The reason ASB has paid a lot less than the recent ANZ settlement is for two reasons: it chose not to increase farmers’ loan margins, meaning its settlement relates primarily to early termination fees paid by eligible customers; and there were a smaller number of complaints about ASB’s swaps.
Commerce Commission chairman Mark Berry said the settlement was a good outcome for the 40 eligible farmers and he expects these farmers to get back all of their reasonably recoverable losses.
“ASB’s behaviour led some customers to believe that early termination amounts would be similar to break costs on equivalent fixed rate loans, and that swaps would be a good substitute for them for a fixed rate term loan. In many instances this was not correct, and some early termination amounts could be substantially higher,” he said in a statement.

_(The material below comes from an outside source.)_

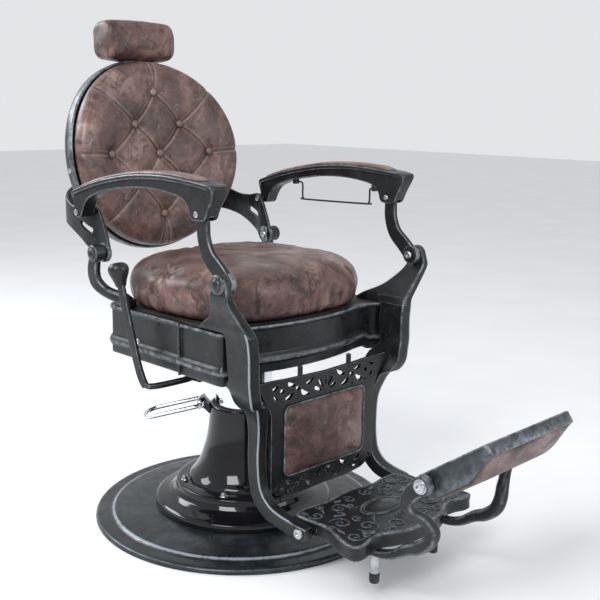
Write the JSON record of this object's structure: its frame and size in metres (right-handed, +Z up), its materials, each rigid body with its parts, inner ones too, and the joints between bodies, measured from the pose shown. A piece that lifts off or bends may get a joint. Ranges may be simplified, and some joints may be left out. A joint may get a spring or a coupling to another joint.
{
  "type": "hydraulic barber chair",
  "caption": "Reclining hydraulic barber chair with a round tufted back, deep cushion, linked cast arms, flip-up footrest and heavy round floor base.",
  "frame": {"origin": "centre of the round base's underside, on the floor", "axes": "+Z up, -Y out of the front of the chair (towards the footrest), +X to the occupant's left (the towel bar's side)"},
  "size_m": [0.69, 1.2353, 1.1367],
  "materials": {
    "iron_black": "satin black enamel on castings, rubbed bright along the edges",
    "gloss_black": "high gloss black",
    "chrome": "polished",
    "steel": "machined",
    "leather_brown": "distressed semi-gloss leather, mottled brown",
    "rubber": "matte black",
    "plywood": "plain board"
  },
  "bodies": {
    "base": {"base_plate": "iron_black", "pump_skirt": "gloss_black", "skirt_bolt_ring": "steel", "column_cover": "gloss_black", "pump_cylinder": "steel", "wiper_seal": "rubber", "pump_lever_bracket": "gloss_black", "pump_lever_pin": "steel"},
    "pump_lever": {"pump_lever": "chrome"},
    "lift": {"lift_piston": "chrome"},
    "seat": {"swivel_bearing": "steel", "seat_spider": "iron_black", "seat_apron": "iron_black", "seat_board": "plywood", "seat_cushion": "leather_brown", "front_leg_left": "iron_black", "front_leg_right": "iron_black", "rear_post_left": "iron_black", "rear_post_right": "iron_black", "calf_panel": "iron_black", "calf_pad": "leather_brown", "footplate": "iron_black", "footplate_bolt_left": "steel", "footplate_bolt_right": "steel", "foot_stub_left": "steel", "foot_stub_right": "steel", "foot_tip_left": "rubber", "foot_tip_right": "rubber", "paddle_arm_left": "iron_black", "paddle_arm_right": "iron_black", "paddle_bolt_left": "steel", "paddle_bolt_right": "steel", "recline_pivot_block": "iron_black", "front_knuckle_pin_left": "steel", "front_knuckle_pin_right": "steel", "rear_knuckle_pin_left": "steel", "rear_knuckle_pin_right": "steel"},
    "recline_lever": {"recline_lever": "iron_black", "recline_knob": "gloss_black"},
    "back": {"back_shell": "iron_black", "back_cushion": "leather_brown", "back_bracket_left": "iron_black", "back_bracket_right": "iron_black", "headrest_clamp": "iron_black", "headrest_knob": "gloss_black"},
    "headrest": {"headrest_cushion": "leather_brown", "headrest_bar": "chrome"},
    "arm_post_left": {"arm_post_left": "iron_black"},
    "arm_post_right": {"arm_post_right": "iron_black"},
    "armrest_left": {"armrest_left": "iron_black", "armrest_pad_left": "leather_brown", "arm_front_pin_left": "steel", "arm_rear_pin_left": "steel"},
    "armrest_right": {"armrest_right": "iron_black", "armrest_pad_right": "leather_brown", "arm_front_pin_right": "steel", "arm_rear_pin_right": "steel"},
    "paddle": {"paddle_tray": "iron_black", "paddle_pad": "leather_brown"},
    "towel_bar": {"towel_bar": "iron_black"}
  },
  "joints": [
    {"name": "seat_lift", "type": "slide", "parent": "base", "child": "lift", "axis": [0, 0, 1], "range_m": [0, 0.16]},
    {"name": "seat_swivel", "type": "hinge", "parent": "lift", "child": "seat", "pos_m": [0, 0, 0.39], "axis": [0, 0, 1], "continuous": true},
    {"name": "pump_lever_swing", "type": "hinge", "parent": "base", "child": "pump_lever", "pos_m": [-0.0693, 0.0693, 0.262], "axis": [0.7071, 0.7071, 0], "range_deg": [-12, 18]},
    {"name": "back_recline", "type": "hinge", "parent": "seat", "child": "back", "pos_m": [0, 0.19, 0.617], "axis": [-1, 0, 0], "range_deg": [0, 30]},
    {"name": "arm_post_left_swing", "type": "hinge", "parent": "seat", "child": "arm_post_left", "pos_m": [0.278, -0.261, 0.614], "axis": [-1, 0, 0], "range_deg": [-1, 24]},
    {"name": "arm_post_right_swing", "type": "hinge", "parent": "seat", "child": "arm_post_right", "pos_m": [-0.278, -0.261, 0.614], "axis": [-1, 0, 0], "range_deg": [-1, 24]},
    {"name": "armrest_left_swing", "type": "hinge", "parent": "arm_post_left", "child": "armrest_left", "pos_m": [0.28, -0.193, 0.739], "axis": [-1, 0, 0], "range_deg": [-25, 1]},
    {"name": "armrest_right_swing", "type": "hinge", "parent": "arm_post_right", "child": "armrest_right", "pos_m": [-0.28, -0.193, 0.739], "axis": [-1, 0, 0], "range_deg": [-25, 1]},
    {"name": "headrest_height", "type": "slide", "parent": "back", "child": "headrest", "axis": [0, 0.134, 0.991], "range_m": [0, 0.08]},
    {"name": "recline_release", "type": "hinge", "parent": "seat", "child": "recline_lever", "pos_m": [-0.14, -0.03, 0.362], "axis": [-1, 0, 0], "range_deg": [0, 10], "stiffness_Nm_per_rad": 4, "springref_deg": -14.32},
    {"name": "paddle_flip", "type": "hinge", "parent": "seat", "child": "paddle", "pos_m": [0, -0.652, 0.297], "axis": [-1, 0, 0], "range_deg": [0, 120]},
    {"name": "towel_bar_swing", "type": "hinge", "parent": "armrest_left", "child": "towel_bar", "pos_m": [0.274, 0, 0.7565], "axis": [0, 1, 0], "range_deg": [-10, 75]}
  ],
  "couplings": [
    {"joint": "arm_post_left_swing", "follows": "back_recline", "ratio": 0.71},
    {"joint": "arm_post_right_swing", "follows": "back_recline", "ratio": 0.71},
    {"joint": "armrest_left_swing", "follows": "back_recline", "ratio": -0.739},
    {"joint": "armrest_right_swing", "follows": "back_recline", "ratio": -0.739}
  ]
}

“But we are pleased ASB’s case has turned out to be narrower and only concerns early termination fee losses. ASB did the right thing by its customers when it could have tried to move margins, and we recognise that it honoured customer’s expectations in that regard despite the bank facing increased funding costs after the global financial crisis,” Berry said.
Reaching a settlement avoided the uncertainty and cost of a lengthy court proceeding where there would be no guarantee what each complainant may get given the amount of time that has passed since the swaps were sold, he said.

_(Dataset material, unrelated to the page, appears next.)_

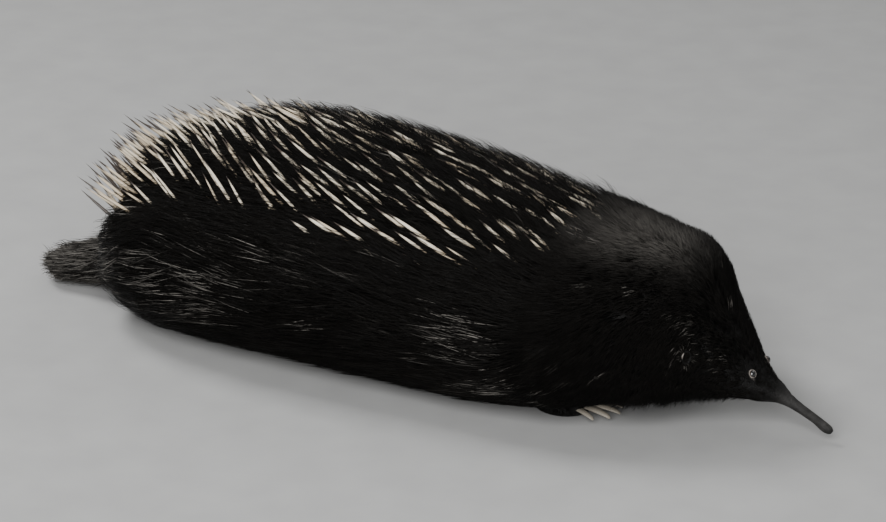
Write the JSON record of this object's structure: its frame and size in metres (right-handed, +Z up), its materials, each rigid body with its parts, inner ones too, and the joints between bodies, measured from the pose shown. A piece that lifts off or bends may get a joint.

ASB said it was pleased to have resolved the matter, although discussions are still being held with the Financial Markets Authority on the matter.
“The agreement, and the commission’s decision to not take court action, recognises ASB’s different circumstances. ASB decided to not increase margins on loans to rural customers with interest rate swaps through the relevant period, despite ASB facing significantly increased funding costs in the GFC," said Steve Jurkovich, executive general manager corporate, commercial and rural. “This meant that when funding costs increased, ASB’s rural customers with interest rate swaps did not incur the margin increases imposed on customers by some of the other banks at that time.
“We acknowledge, nevertheless, that some of our rural customers incurred significant break costs from terminating swaps."
Jurkovich said the problems arose from unprecedented and unforeseeable circumstances during the GFC.
In January, the commission will begin contacting the 40 customers who may be eligible for a payment under this settlement and funds are expected to be distributed by the second half of next year.
The commission is continuing to talk to Westpac about its involvement in interest rate swaps and Berry said the outcome of those negotiations should be announced early next year.
Interest rate swaps are a financial derivative product that allows a borrower to manage the interest rate exposure on their borrowing. Typically aimed at large corporate and institutional customers, from 2005 they were offered by various banks to some rural customers nationwide.